Всякий добродетельный буржуа в окрестностях почти сразу же возненавидел подозрительных новых соседей. Неудивительно, что никто и не думал как-то смягчать намеки, которые связывали эту одиозную публику с вампирическими нападениями и убийствами — особенно с тех пор, как радиус распространения напасти, как вдруг оказалось, ограничился самим Потаксетом и прилегающими к нему районами. Вард проводил в избушке большую часть своего времени, однако иногда спал дома; дважды отбывал в до сих пор неизвестном направлении — и каждый раз отсутствовал по неделе. Он побледнел и помрачнел, в нем поубавилось уверенности, когда он вновь рассказывал доктору Уиллету свою старую как мир историю о крайне важных опытах и предстоящих открытиях. Уиллет часто навещал его в родительском доме, ибо Вард-старший изрядно пекся о здравии сына и стремился гарантировать тому максимальный медицинский уход, какой только возможен был в случае столь скрытного и отчаянно независимого юноши. Доктор продолжает настаивать, что даже тогда Чарльз пребывал во все еще здравом уме, а в подкрепление этого утверждения приводит их многочисленные беседы.

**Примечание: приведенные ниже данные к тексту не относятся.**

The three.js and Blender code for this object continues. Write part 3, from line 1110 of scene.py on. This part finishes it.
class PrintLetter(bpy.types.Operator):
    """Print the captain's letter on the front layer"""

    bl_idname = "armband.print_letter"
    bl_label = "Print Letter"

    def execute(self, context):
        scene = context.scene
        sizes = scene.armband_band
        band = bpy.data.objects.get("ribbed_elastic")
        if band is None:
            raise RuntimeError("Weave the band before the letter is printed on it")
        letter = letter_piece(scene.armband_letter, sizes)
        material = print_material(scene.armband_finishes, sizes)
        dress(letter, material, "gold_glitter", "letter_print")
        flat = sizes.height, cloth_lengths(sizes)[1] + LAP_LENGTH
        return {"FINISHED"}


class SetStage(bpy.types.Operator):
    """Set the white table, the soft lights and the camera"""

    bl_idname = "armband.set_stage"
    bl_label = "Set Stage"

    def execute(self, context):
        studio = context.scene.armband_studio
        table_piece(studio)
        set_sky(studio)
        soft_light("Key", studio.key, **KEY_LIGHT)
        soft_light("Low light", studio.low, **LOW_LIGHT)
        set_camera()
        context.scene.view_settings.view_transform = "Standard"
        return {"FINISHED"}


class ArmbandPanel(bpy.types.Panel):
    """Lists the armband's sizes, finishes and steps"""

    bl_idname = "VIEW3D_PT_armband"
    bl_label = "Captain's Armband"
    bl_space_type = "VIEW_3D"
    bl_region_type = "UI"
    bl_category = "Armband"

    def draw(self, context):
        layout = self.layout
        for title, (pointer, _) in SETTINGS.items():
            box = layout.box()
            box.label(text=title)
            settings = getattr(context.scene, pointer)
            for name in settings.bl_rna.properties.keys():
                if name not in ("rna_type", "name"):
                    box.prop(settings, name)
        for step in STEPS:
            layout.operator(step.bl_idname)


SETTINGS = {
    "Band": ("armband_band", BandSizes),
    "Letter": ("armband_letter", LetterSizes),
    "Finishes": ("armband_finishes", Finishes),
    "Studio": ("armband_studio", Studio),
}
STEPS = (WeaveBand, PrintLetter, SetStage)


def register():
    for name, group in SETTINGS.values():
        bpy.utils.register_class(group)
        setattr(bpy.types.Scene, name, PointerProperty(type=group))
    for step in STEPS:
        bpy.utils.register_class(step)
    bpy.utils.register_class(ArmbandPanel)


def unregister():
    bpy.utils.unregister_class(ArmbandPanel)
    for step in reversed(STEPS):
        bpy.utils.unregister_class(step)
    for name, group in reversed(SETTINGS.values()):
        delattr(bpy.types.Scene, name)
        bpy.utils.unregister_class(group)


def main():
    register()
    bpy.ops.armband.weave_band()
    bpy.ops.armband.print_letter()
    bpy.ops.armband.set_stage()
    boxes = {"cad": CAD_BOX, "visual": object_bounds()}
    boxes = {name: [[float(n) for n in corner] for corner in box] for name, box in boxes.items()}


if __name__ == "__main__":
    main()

К сентябрю вампирическая напасть схлынула, но уже в январе Чарльз едва не угодил в серьезный переплет. Какое-то время все просто оживленно беседовали о ночных приездах и отъездах грузовых автомашин в потаксетскую избушку, но вот вследствие непредвиденного стечения обстоятельств удалось разоблачить возимый груз. В глухом местечке Ноп-Вэлли колонну таких грузовиков подстерегли налетчики, надеявшиеся, что везут контрафактное спиртное, но их ждало настоящее потрясение — ибо в продолговатых ящиках, которые они захватили, находились кошмарные вещи — собственно, настолько устрашающие, что даже закоренелые бандиты не смогли удержать увиденное в тайне, только между своими. Они впопыхах закопали свою нежеланную добычу, однако полиция штата прознала о том деле, и было проведено тщательное расследование. Недавно арестованный бутлегер, в обмен на иммунитет от дополнительных обвинений в других делах, в конце концов согласился отвести следственную группу на место захоронения; там, в наскоро выкопанной могиле, и нашли нечто непотребное. Будь находка предана огласке, она прогремела бы, скорее всего, не только на окружном, но и на общенациональном уровне. Даже не слишком-то сообразительным офицерам было трудно превратно истолковать увиденное — и в Вашингтон в безумной спешке немедленно отослали несколько телеграмм.